<<<<

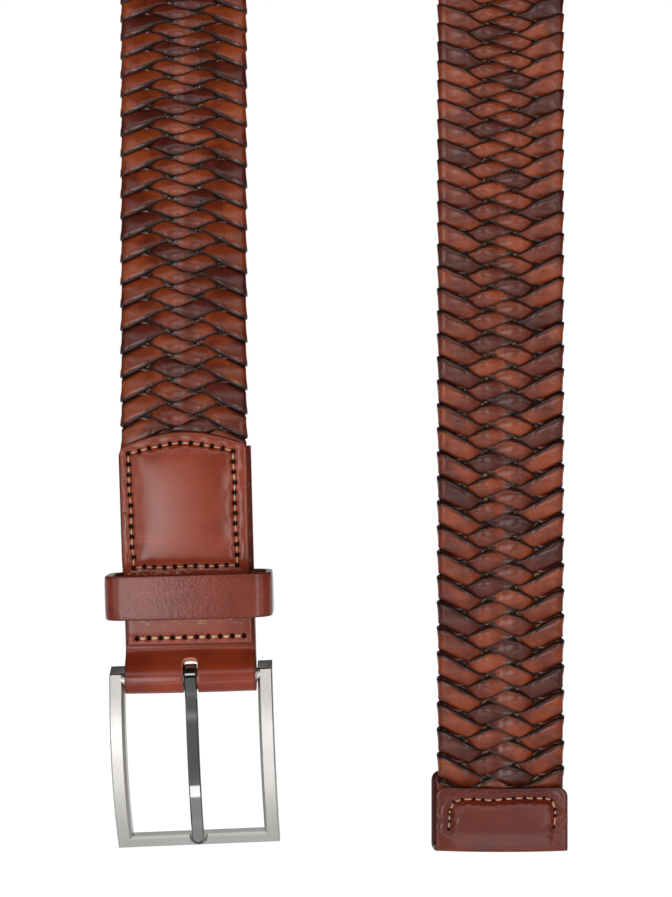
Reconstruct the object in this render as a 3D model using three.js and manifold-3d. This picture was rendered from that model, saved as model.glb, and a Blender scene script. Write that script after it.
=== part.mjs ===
// Braided leather belt with a bowed pin buckle, hanging by its middle.
// Millimetres, +Z up, +Y away from the viewer. The origin is the inner top of the bend,
// where the belt lies over a peg. Both ends hang down with their front face towards -Y.

import * as THREE from 'three';
import { mergeVertices } from 'three/addons/utils/BufferGeometryUtils.js';
import Module from 'manifold-3d';

// Braided strap
const strapWidth = 35;
const strapThickness = 4.2;
const strapEndThickness = 2.6;
const strandRelief = 0.25;
const edgeScallop = 0.4;
const pitchMiddle = 4.9;
const pitchEnds = 7.1;
const looseBraidFrom = 60;
const looseBraidTo = 250;
const bendRadius = 44;
const buckleRun = 434;
const tipLowerThanBuckle = 44;
const twistFromBend = 10;
const twistLength = 225;

// Clearance that touching pieces keep
const gap = 0.3;

// Buckle tab: a strip folded round the buckle's bar, with a patch sewn on its front
const tabWidth = 36;
const tabHeight = 68;
const tabLean = THREE.MathUtils.degToRad(1.5);
const tabLeather = 1.8;
const frontFlapTop = 33;
const patchLeather = 1.6;
const patchBottom = 13.2;
const patchArch = 4;
const patchWidthTop = 36.2;
const patchWidthBottom = 35.2;
const panelBottom = 34.7;
const panelTop = 65.5;
const panelWidth = 29.6;
const panelBulge = 0.9;
const backFlapShift = 0.5;

// Keeper loop
const keeperBottom = 19.7;
const keeperHeight = 12.2;
const keeperWidth = 46;
const keeperLeather = 1.8;
const keeperRoom = 6.2;
const keeperCorner = 4.5;

// Buckle frame
const barDiameter = 3.8;
const barPlay = 0.5;
const frameSideGap = 0.45;
const armWidth = 4.05;
const railWidth = 3.4;
const frameDepth = 4;
const frameReach = 47.4;
const armAboveBar = 3.1;
const armTopChamfer = 1.8;
const frameBow = 5;
const frameTilt = THREE.MathUtils.degToRad(6);
const frameExtraLean = THREE.MathUtils.degToRad(0.9);
const notchRadius = 2.35;
const notchDepth = 1.4;

// Prong and the slot that it turns in
const prongWidth = 3.4;
const prongThickness = 2;
const prongWall = 1.5;
const slotWidth = 4.2;
const slotAboveBar = 4.2;

// Tip cap: a strip folded over the strap's free end
const capWidth = 36.5;
const capLeather = 1.4;
const capFrontHeight = 16.8;
const capBackHeight = 20.4;
const capCorner = 2.8;
const capBackShift = 0.8;

const roundSides = 32;

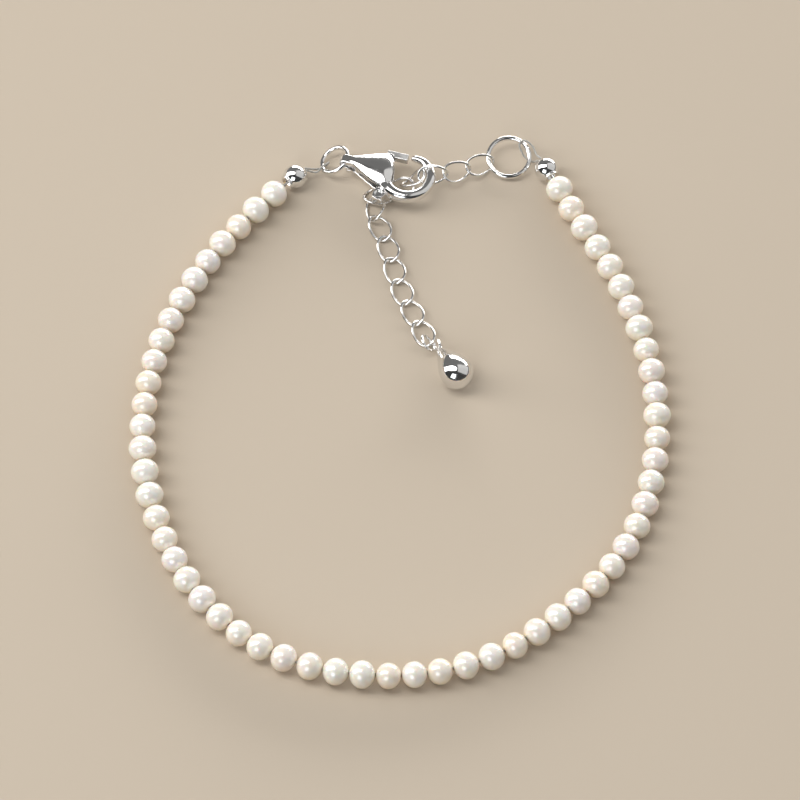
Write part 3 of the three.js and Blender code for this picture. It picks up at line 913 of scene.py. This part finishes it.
@dataclass
class CurbLink:
    """One twisted link of the chain, of wire that is pressed a little flat."""

    number: int
    length: float = 3.3
    width: float = 2.31
    wire: float = 0.275
    twist: float = 0.24
    flatness: float = 0.95
    squareness: float = 2.6
    steps: int = 96
    sides: int = 16

    @property
    def node(self) -> str:
        """The solid that this link replaces."""
        return f"chain_link_{self.number:02d}"

    def build(self, palette: Palette) -> None:
        """Builds and dresses the link.

        Args:
            palette: The finishes.
        """
        stance = Stance.of_points(node_points(self.node))
        angles = np.arange(self.steps) * 2 * math.pi / self.steps
        bent = np.stack([
            (self.length - self.wire) / 2 * np.cos(angles), (self.width - self.wire) / 2 * np.sin(angles),
            self.twist * np.sin(2 * angles),
        ], axis=1)
        section = oval(self.wire, self.wire * self.flatness, self.squareness)
        surface = sweep(stance.place(bent), section, self.sides, True, stance.upward)
        piece = add_object(self.node, surface)
        dress(piece, palette.chain, Body.ROOT, [self.node])


@dataclass
class ThreadLoop:
    """The loop of thread that ties a silver bead to its ring.

    Its way round the ring has rows of degrees round the ring from the bead's side, millimetres outside the
    wire's middle and millimetres above the ring's plane.
    """

    side: Side
    ring: Stance
    ring_radius: float
    way: tuple[Row, ...]
    bead: SilverBead
    thickness: float = 0.2
    ply: float = 0.03
    plies: int = 2
    lay: float = 0.55
    first_leg: int = 1
    spread: float = 0.15
    seating: float = 0.5
    steps: int = 160
    sides: int = 14

    @property
    def node(self) -> str:
        """The solid that this loop replaces."""
        return f"thread_loop_{self.side.value}"

    def path(self) -> Array:
        """Lays the thread from the bead's bore, round the ring's wire and back."""
        bead = self.bead.stance()
        mouth = self.bead.diameter / 2
        leg = self.first_leg * self.spread
        start = bead.place([[mouth - self.seating, leg, 0], [mouth, leg, 0]])
        end = bead.place([[mouth, -leg, 0], [mouth - self.seating, -leg, 0]])
        toward = self.ring.inside(bead.centre[None])[0]
        zero = math.atan2(toward[1], toward[0])
        local = [
            [(self.ring_radius + out) * math.cos(zero + math.radians(turn)),
             (self.ring_radius + out) * math.sin(zero + math.radians(turn)), lift]
            for turn, out, lift in self.way
        ]
        return smooth_curve(np.vstack([start, self.ring.place(local), end]), self.steps)

    def build(self, palette: Palette) -> None:
        """Builds and dresses the loop, with its plies twisted together.

        Args:
            palette: The finishes.
        """
        path = self.path()

        def outline(station: int, around: Array) -> Array:
            """Gives the section of the twisted plies."""
            size = self.thickness / 2 + self.ply / 2 * np.cos(self.plies * around - station * self.lay)
            return np.stack([np.cos(around), np.sin(around)], axis=1) * size[:, None]

        surface = sweep(path, outline, self.sides, False, np.array(UP))
        piece = add_object(self.node, surface)
        dress(piece, palette.silk, Body.ROOT, [self.node])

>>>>

- Required work -
Extract the full listing above without alteration.

- Final answer -
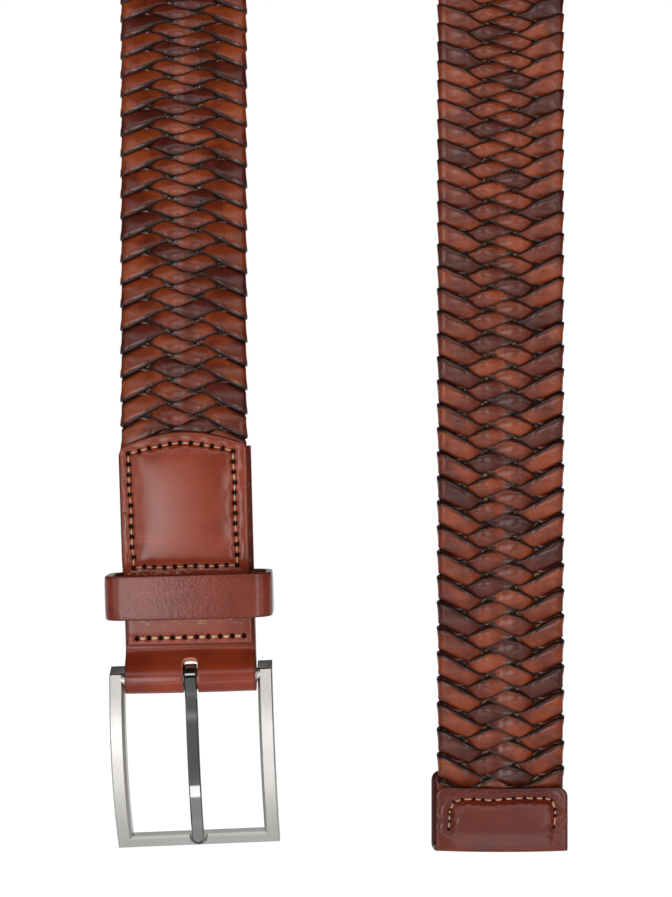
Reconstruct the object in this render as a 3D model using three.js and manifold-3d. This picture was rendered from that model, saved as model.glb, and a Blender scene script. Write that script after it.
=== part.mjs ===
// Braided leather belt with a bowed pin buckle, hanging by its middle.
// Millimetres, +Z up, +Y away from the viewer. The origin is the inner top of the bend,
// where the belt lies over a peg. Both ends hang down with their front face towards -Y.

import * as THREE from 'three';
import { mergeVertices } from 'three/addons/utils/BufferGeometryUtils.js';
import Module from 'manifold-3d';

// Braided strap
const strapWidth = 35;
const strapThickness = 4.2;
const strapEndThickness = 2.6;
const strandRelief = 0.25;
const edgeScallop = 0.4;
const pitchMiddle = 4.9;
const pitchEnds = 7.1;
const looseBraidFrom = 60;
const looseBraidTo = 250;
const bendRadius = 44;
const buckleRun = 434;
const tipLowerThanBuckle = 44;
const twistFromBend = 10;
const twistLength = 225;

// Clearance that touching pieces keep
const gap = 0.3;

// Buckle tab: a strip folded round the buckle's bar, with a patch sewn on its front
const tabWidth = 36;
const tabHeight = 68;
const tabLean = THREE.MathUtils.degToRad(1.5);
const tabLeather = 1.8;
const frontFlapTop = 33;
const patchLeather = 1.6;
const patchBottom = 13.2;
const patchArch = 4;
const patchWidthTop = 36.2;
const patchWidthBottom = 35.2;
const panelBottom = 34.7;
const panelTop = 65.5;
const panelWidth = 29.6;
const panelBulge = 0.9;
const backFlapShift = 0.5;

// Keeper loop
const keeperBottom = 19.7;
const keeperHeight = 12.2;
const keeperWidth = 46;
const keeperLeather = 1.8;
const keeperRoom = 6.2;
const keeperCorner = 4.5;

// Buckle frame
const barDiameter = 3.8;
const barPlay = 0.5;
const frameSideGap = 0.45;
const armWidth = 4.05;
const railWidth = 3.4;
const frameDepth = 4;
const frameReach = 47.4;
const armAboveBar = 3.1;
const armTopChamfer = 1.8;
const frameBow = 5;
const frameTilt = THREE.MathUtils.degToRad(6);
const frameExtraLean = THREE.MathUtils.degToRad(0.9);
const notchRadius = 2.35;
const notchDepth = 1.4;

// Prong and the slot that it turns in
const prongWidth = 3.4;
const prongThickness = 2;
const prongWall = 1.5;
const slotWidth = 4.2;
const slotAboveBar = 4.2;

// Tip cap: a strip folded over the strap's free end
const capWidth = 36.5;
const capLeather = 1.4;
const capFrontHeight = 16.8;
const capBackHeight = 20.4;
const capCorner = 2.8;
const capBackShift = 0.8;

const roundSides = 32;

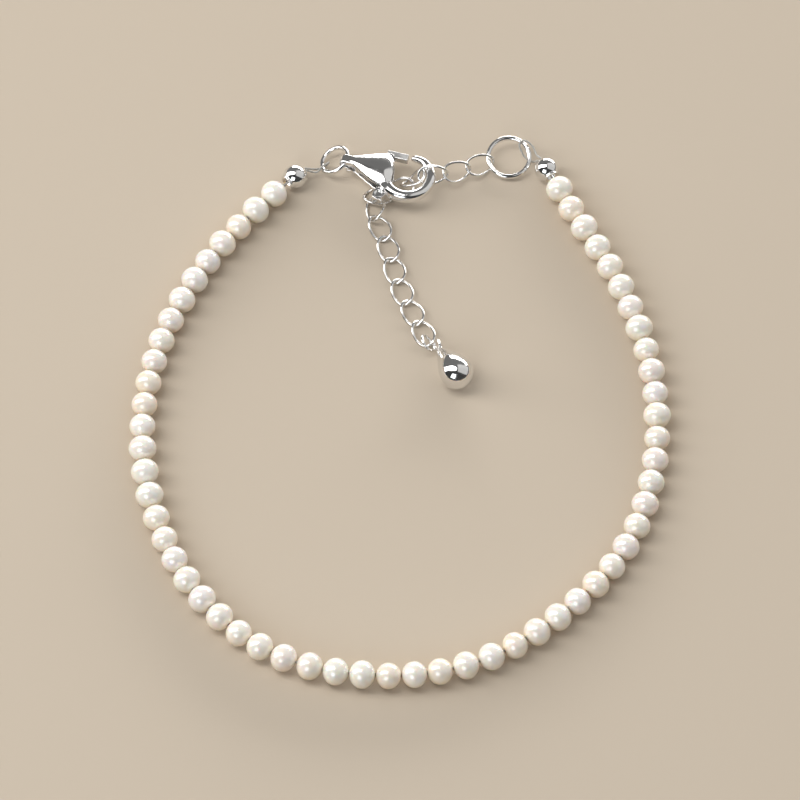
Write part 3 of the three.js and Blender code for this picture. It picks up at line 913 of scene.py. This part finishes it.
@dataclass
class CurbLink:
    """One twisted link of the chain, of wire that is pressed a little flat."""

    number: int
    length: float = 3.3
    width: float = 2.31
    wire: float = 0.275
    twist: float = 0.24
    flatness: float = 0.95
    squareness: float = 2.6
    steps: int = 96
    sides: int = 16

    @property
    def node(self) -> str:
        """The solid that this link replaces."""
        return f"chain_link_{self.number:02d}"

    def build(self, palette: Palette) -> None:
        """Builds and dresses the link.

        Args:
            palette: The finishes.
        """
        stance = Stance.of_points(node_points(self.node))
        angles = np.arange(self.steps) * 2 * math.pi / self.steps
        bent = np.stack([
            (self.length - self.wire) / 2 * np.cos(angles), (self.width - self.wire) / 2 * np.sin(angles),
            self.twist * np.sin(2 * angles),
        ], axis=1)
        section = oval(self.wire, self.wire * self.flatness, self.squareness)
        surface = sweep(stance.place(bent), section, self.sides, True, stance.upward)
        piece = add_object(self.node, surface)
        dress(piece, palette.chain, Body.ROOT, [self.node])


@dataclass
class ThreadLoop:
    """The loop of thread that ties a silver bead to its ring.

    Its way round the ring has rows of degrees round the ring from the bead's side, millimetres outside the
    wire's middle and millimetres above the ring's plane.
    """

    side: Side
    ring: Stance
    ring_radius: float
    way: tuple[Row, ...]
    bead: SilverBead
    thickness: float = 0.2
    ply: float = 0.03
    plies: int = 2
    lay: float = 0.55
    first_leg: int = 1
    spread: float = 0.15
    seating: float = 0.5
    steps: int = 160
    sides: int = 14

    @property
    def node(self) -> str:
        """The solid that this loop replaces."""
        return f"thread_loop_{self.side.value}"

    def path(self) -> Array:
        """Lays the thread from the bead's bore, round the ring's wire and back."""
        bead = self.bead.stance()
        mouth = self.bead.diameter / 2
        leg = self.first_leg * self.spread
        start = bead.place([[mouth - self.seating, leg, 0], [mouth, leg, 0]])
        end = bead.place([[mouth, -leg, 0], [mouth - self.seating, -leg, 0]])
        toward = self.ring.inside(bead.centre[None])[0]
        zero = math.atan2(toward[1], toward[0])
        local = [
            [(self.ring_radius + out) * math.cos(zero + math.radians(turn)),
             (self.ring_radius + out) * math.sin(zero + math.radians(turn)), lift]
            for turn, out, lift in self.way
        ]
        return smooth_curve(np.vstack([start, self.ring.place(local), end]), self.steps)

    def build(self, palette: Palette) -> None:
        """Builds and dresses the loop, with its plies twisted together.

        Args:
            palette: The finishes.
        """
        path = self.path()

        def outline(station: int, around: Array) -> Array:
            """Gives the section of the twisted plies."""
            size = self.thickness / 2 + self.ply / 2 * np.cos(self.plies * around - station * self.lay)
            return np.stack([np.cos(around), np.sin(around)], axis=1) * size[:, None]

        surface = sweep(path, outline, self.sides, False, np.array(UP))
        piece = add_object(self.node, surface)
        dress(piece, palette.silk, Body.ROOT, [self.node])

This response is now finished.